Syrian Information Minister Omran al-Zohbi said Thursday the opposition was dreaming if it believed President Bashar al-Assad would agree to quit in order to get it to join proposed peace talks.
He said the basis for the peace conference in Geneva the United Nations is trying to organise with Russian and US support was the final statement of a meeting in the Swiss city last year that made no explicit demand for Assad to step down.
“Those who dream they’re going to Geneva to be given the keys to Damascus are stupid people without any political weight who understand nothing about politics and live in cloud cuckoo land,” Zohbi told the official SANA news agency.
“Discussions at the Geneva II conference will take place on the basis of the June 30, 2012 statement. It’s a clear statement with a precise framework and conditions,” he added.
The Damascus government has repeatedly expressed readiness to attend the proposed peace talks but the main opposition National Coalition only agreed earlier this week to participate and on conditions.
Principal among those was that Assad play no part in the political transition.
Zohbi mocked the delayed response by the Coalition to Western calls to attend the much delayed talks, now not expected to convene before next month at the earliest.
“Those who announced their readiness to attend just a few days ago have done so at the behest of their masters,” he said.
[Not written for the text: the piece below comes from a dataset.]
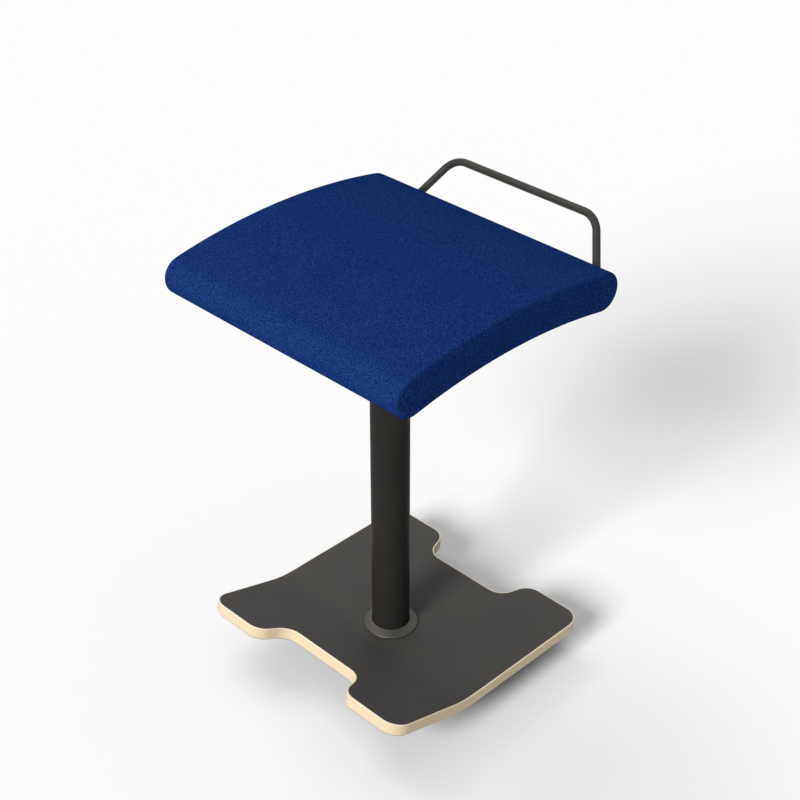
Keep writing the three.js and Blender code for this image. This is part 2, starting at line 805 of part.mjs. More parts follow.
function addLever() {
  const outside = channelInside / 2 + channelWall;
  const shank = pivotCylinder(pivotPinRadius, outside + touchGap + pivotPinHeadThickness);
  const heads = [-1, 1].map((side) => pivotCylinder(pivotPinHead, pivotPinHeadThickness / 2)
    .translate(0, side * (outside + touchGap + pivotPinHeadThickness / 2), 0));
  add('lever_pivot_pin', join([shank, ...heads]), 'zinc');

  const half = leverWidth / 2;
  const tip = block(-leverTipOverlap, leverArm, -half, half, tipBottom, tipBottom + leverTip);
  const boss = pivotCylinder(leverBossRadius, half);
  const low = pivotHeight - leverDrop;
  const corners = [
    new THREE.Vector3(leverArm, 0, pivotHeight),
    new THREE.Vector3(leverKnee, 0, low),
    new THREE.Vector3(leverReach, 0, low),
  ];
  const arm = wire(corners, [leverBend], leverRodRadius, plainSides);
  const bore = pivotCylinder(pivotPinRadius + runningGap, half + cutOverrun);
  add('release_lever', cut(join([tip, boss, arm]), [bore]), 'blackSteel');

  const gripEnd = leverReach + gripCover;
  const outline = new THREE.Shape();
  const corner = gripWidth / 2 - gripRounding;
  const start = gripEnd - gripLength + gripRounding;
  const end = gripEnd - gripRounding - corner;
  outline.moveTo(start, -corner);
  outline.lineTo(end, -corner);
  outline.absarc(end, 0, corner, -rightAngle, rightAngle, false);
  outline.lineTo(start, corner);
  const grip = new THREE.ExtrudeGeometry(outline, {
    depth: gripThickness - 2 * gripRounding,
    bevelThickness: gripRounding,
    bevelSize: gripRounding,
    bevelSegments: 2,
    curveSegments: bendSteps,
  }).translate(0, 0, low + gripRounding - gripThickness / 2);
  const rodHole = new THREE.CylinderGeometry(
    leverRodRadius + touchGap,
    leverRodRadius + touchGap,
    gripLength,
    plainSides,
  ).rotateZ(rightAngle).translate(leverReach + touchGap - gripLength / 2, 0, low);
  add('lever_grip', cut(grip, [rodHole]), 'blackPlastic');
}

// Seat pad

// Points on an arc in Y and Z. Angles are measured from +Z towards +Y.
function arcPoints(centre, radius, from, to, steps) {
  return Array.from({ length: steps + 1 }, (_, step) => {
    const angle = from + (to - from) * step / steps;
    return new THREE.Vector2(centre.x + radius * Math.sin(angle), centre.y + radius * Math.cos(angle));
  });
}

// The pad's side outline, drawn in by an inset: underside, rear nose, top, front nose.
function seatOutline(inset) {
  const half = seatThickness / 2 - inset;
  const spread = Math.asin(seatNoseReach / seatCurve);
  const middle = new THREE.Vector2(seatOffset, seatCentre);
  const rear = new THREE.Vector2(seatOffset + seatNoseReach, noseHeight);
  const front = new THREE.Vector2(seatOffset - seatNoseReach, noseHeight);
  return [
    ...arcPoints(middle, seatCurve - half, -spread, spread, seatArcSteps).slice(1),
    ...arcPoints(rear, half, spread + Math.PI, spread, noseSteps).slice(1),
    ...arcPoints(middle, seatCurve + half, spread, -spread, seatArcSteps).slice(1),
    ...arcPoints(front, half, -spread, -spread - Math.PI, noseSteps).slice(1),
  ];
}

// A curved sheet that follows the pad's underside, at a lift above it.
function seatSheet(lift, thickness, length, width) {
  const middle = new THREE.Vector2(seatOffset, seatCentre);
  const low = seatCurve - seatThickness / 2 + lift;
  const reach = length / 2 / seatCurve;
  return alongX([
    ...arcPoints(middle, low, -reach, reach, seatArcSteps),
    ...arcPoints(middle, low + thickness, reach, -reach, seatArcSteps),
  ], width);
}

// Place and turn of a handle tab against the underside cloth. Its local +Z points into the seat.
function tabPlace(side) {
  const radius = seatCurve - seatThickness / 2 + fabricThickness - clothThickness;
  const lean = Math.asin((tabAlong - seatOffset) / radius);
  const up = new THREE.Vector3(0, Math.sin(lean), Math.cos(lean));
  const centre = new THREE.Vector3(side * tabAcross, tabAlong, seatCentre + radius * Math.cos(lean));
  const along = centre.clone().sub(handleKnee(side));
  along.addScaledVector(up, -along.dot(up)).normalize();
  const across = along.clone().cross(up);
  return new THREE.Matrix4().makeBasis(across, along, up).setPosition(centre);
}

function handleKnee(side) {
  return new THREE.Vector3(side * handleKneeAcross, handleKneeAlong, handleKneeHeight);
}

// Where the four handle screws stand, each with +Z into the seat.
function handleScrewPlaces() {
  return [1, -1].flatMap((side) => [1, -1].map((end) => {
    const shift = new THREE.Matrix4().makeTranslation(end * handleScrewSpacing / 2, 0, 0);
    return tabPlace(side).multiply(shift);
  }));
}

function teeFlangeBottom(y) {
  const radius = seatCurve - seatThickness / 2 + boardLift + boardThickness;
  const nearest = Math.abs(y) - Math.abs(seatOffset) - teeFlangeRadius;
  return seatCentre + Math.sqrt(radius ** 2 - nearest ** 2) + touchGap;
}

function addSeatBoard() {
  const board = seatSheet(boardLift, boardThickness, boardLength, boardWidth);
  const boltHoles = seatBoltPlaces().map(([x, y]) => disc(
    teeBarrelRadius + touchGap,
    mechanismBottom,
    teeFlangeBottom(y) - mechanismBottom + cutOverrun,
    screwSides,
  ).translate(x, y, 0));
  const tip = handleScrewLength - tabGap - tabThickness + touchGap;
  const screwHoles = handleScrewPlaces().map((place) => disc(
    handleScrewRadius + touchGap,
    -cutOverrun,
    cutOverrun + tip,
    screwSides,
  ).applyMatrix4(place));
  add('seat_board', cut(board, [...boltHoles, ...screwHoles]), 'plywood');

  const clothLift = fabricThickness - clothThickness;
  const cloth = seatSheet(
    clothLift,
    clothThickness,
    hemOpeningLength - 2 * clothMargin,
    hemOpeningWidth - 2 * clothMargin,
  );
  const clothHoles = seatBoltPlaces().map(([x, y]) => disc(
    seatBoltRadius + touchGap,
    mechanismBottom,
    boardThickness,
    screwSides,
  ).translate(x, y, 0));
  add('underside_cloth', cut(cloth, [...clothHoles, ...screwHoles]), 'blackCloth');
}

function addSeatBolts() {
  seatBoltPlaces().forEach(([x, y], i) => {
    const bolt = screw(seatBoltRadius, seatBoltLength, seatBoltHeadRadius, seatBoltHeadHeight);
    add(`seat_bolt_${i + 1}`, bolt, 'zinc').position.set(x, y, mechanismBottom - touchGap);
    const flangeBase = teeFlangeBottom(y);
    const bore = seatBoltRadius + touchGap;
    const nut = turned([
      [bore, flangeBase - teeBarrelDepth],
      [teeBarrelRadius, flangeBase - teeBarrelDepth],
      [teeBarrelRadius, flangeBase],
      [teeFlangeRadius, flangeBase],
      [teeFlangeRadius, flangeBase + teeFlangeThickness],
      [bore, flangeBase + teeFlangeThickness],
      [bore, flangeBase - teeBarrelDepth],
    ], screwSides);
    add(`tee_nut_${i + 1}`, nut, 'zinc').position.set(x, y, 0);
  });
}

// The whole pad, drawn in all round by an inset smaller than its rounded edge.
function padSolid(inset, bevelSegments) {
  const rounding = seatEdgeRadius - inset;
  const bevel = { bevelThickness: rounding, bevelSize: rounding, bevelSegments };
  return alongX(seatOutline(seatEdgeRadius), seatWidth - 2 * inset, bevel);
}

function addCushion() {
  const pocket = seatSheet(
    boardLift - cutOverrun,
    boardThickness + cutOverrun + touchGap,
    boardLength + 2 * touchGap,
    boardWidth + 2 * touchGap,
  );
  const nutPockets = seatBoltPlaces().map(([x, y]) => disc(
    teeFlangeRadius + touchGap,
    teeFlangeBottom(y) - teeFlangeThickness,
    2 * teeFlangeThickness + touchGap,
    screwSides,
  ).translate(x, y, 0));
  const foam = padSolid(fabricThickness + touchGap, innerEdgeSteps);
  add('seat_foam', cut(foam, [pocket, ...nutPockets]), 'foam');

  const opening = seatSheet(
    -cutOverrun,
    fabricThickness + 2 * cutOverrun,
    hemOpeningLength,
    hemOpeningWidth,
  );
  const inner = padSolid(fabricThickness, innerEdgeSteps);
  add('seat_cover', cut(padSolid(0, outerEdgeSteps), [inner, opening]), 'blueFabric');
}

function addHandle() {
  const sides = [1, -1];
  const axisDrop = tabGap + tabThickness + handleRadius - tabWeld;
  const weldEnd = new THREE.Vector3(0, tabLength / 2, -axisDrop);
  const ends = sides.map((side) => weldEnd.clone().applyMatrix4(tabPlace(side)));
  const tops = sides.map((side) => new THREE.Vector3(side * handleWidth / 2, handleRear, handleHeight));
  const corners = [ends[0], handleKnee(1), tops[0], tops[1], handleKnee(-1), ends[1]];
  const bends = [handleLowBend, handleCornerBend, handleCornerBend, handleLowBend];
  const rod = wire(corners, bends, handleRadius, screwSides);
  const tabs = sides.map((side) => block(
    -tabWidth / 2,
    tabWidth / 2,
    -tabLength / 2,
    tabLength / 2,
    -tabGap - tabThickness,
    -tabGap,
  ).applyMatrix4(tabPlace(side)));
  const holes = handleScrewPlaces().map((place) => disc(
    handleScrewRadius + touchGap,
    -tabGap - tabThickness - cutOverrun,
    tabThickness + 2 * cutOverrun,
    screwSides,
  ).applyMatrix4(place));
  add('seat_handle', cut(join([rod, ...tabs]), holes), 'blackSteel');

  const underTab = new THREE.Matrix4().makeTranslation(0, 0, -tabGap - tabThickness - touchGap);
  handleScrewPlaces().forEach((place, i) => {
    const geometry = screw(
      handleScrewRadius,
      handleScrewLength,
      handleScrewHeadRadius,
      handleScrewHeadHeight,
    );
    const mesh = add(`handle_screw_${i + 1}`, geometry, 'zinc');
    mesh.applyMatrix4(place.multiply(underTab));
  });
}

addFoot();
addAdjuster();
addBase();
addFootplate();
addColumn();
addBearing();
addPistonRod();
addCylinder();
addMechanism();
addLever();
addSeatBoard();
addSeatBolts();
addCushion();
addHandle();

export default stool;
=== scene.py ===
import bmesh
import bpy
import json
import math
from mathutils import Matrix, Vector


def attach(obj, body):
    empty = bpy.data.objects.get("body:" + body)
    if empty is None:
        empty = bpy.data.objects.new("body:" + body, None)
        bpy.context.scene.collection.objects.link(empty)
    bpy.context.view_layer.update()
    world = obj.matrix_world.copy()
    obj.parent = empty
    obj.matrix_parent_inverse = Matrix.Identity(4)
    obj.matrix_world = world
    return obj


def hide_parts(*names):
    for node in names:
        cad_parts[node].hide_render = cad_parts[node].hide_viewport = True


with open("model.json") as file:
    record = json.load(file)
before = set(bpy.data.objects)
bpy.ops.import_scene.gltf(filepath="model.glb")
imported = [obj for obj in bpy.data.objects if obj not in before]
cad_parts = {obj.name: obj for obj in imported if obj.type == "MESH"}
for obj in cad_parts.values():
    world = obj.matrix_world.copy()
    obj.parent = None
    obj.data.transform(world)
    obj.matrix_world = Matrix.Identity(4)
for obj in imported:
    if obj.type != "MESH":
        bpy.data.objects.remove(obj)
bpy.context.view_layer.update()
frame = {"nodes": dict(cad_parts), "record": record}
mm = 0.001


# Ways of modelling

def openForEditing(name):
    piece = bpy.context.object
    piece.name = name
    piece.data.name = name
    bpy.ops.object.transform_apply(location=True, rotation=True, scale=True)
    bpy.ops.object.mode_set(mode="EDIT")
    bpy.ops.mesh.select_all(action="SELECT")
    return piece


def closeEditing(piece):
    bpy.ops.mesh.select_mode(type="VERT")
    bpy.ops.mesh.select_all(action="SELECT")
    bpy.ops.mesh.remove_doubles(threshold=1e-6)
    bpy.ops.mesh.normals_make_consistent(inside=False)
    bpy.ops.object.mode_set(mode="OBJECT")
    return piece


def pickUp(piece):  # makes it the only one selected, and the active one
    bpy.ops.object.select_all(action="DESELECT")
    piece.select_set(True)
    bpy.context.view_layer.objects.active = piece


def reopen(piece):
    pickUp(piece)
    bpy.ops.object.mode_set(mode="EDIT")
    bpy.ops.mesh.select_all(action="SELECT")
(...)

A pro-government newspaper reported on Thursday that the talks are now expected to convene on December 12.
The Al-Watan daily said US Secretary of State John Kerry had told his French counterpart Laurent Fabius that UN Secretary General Ban Ki-moon would announce the date on November 25.
It said that a source in the Syrian government declined to confirm the report.
Munzer Aqbiq, an adviser to Coalition leader Ahmed Jarba, told AFP a date for the talks had still to be finalised.
“The organisers of Geneva II want the conference to be held before the end of the year. Dates have been proposed around mid-December. These are not official dates. They are proposals which must be discussed,” Aqbiq said.
More than 120,000 people have been killed in the armed uprising that erupted in Syria after Assad’s forces brutally cracked down on protests inspired by the 2011 Arab Spring.
The opposition wants Assad’s departure from power to be a condition of any peace talks, while the regime has said the president’s role will not be on the table.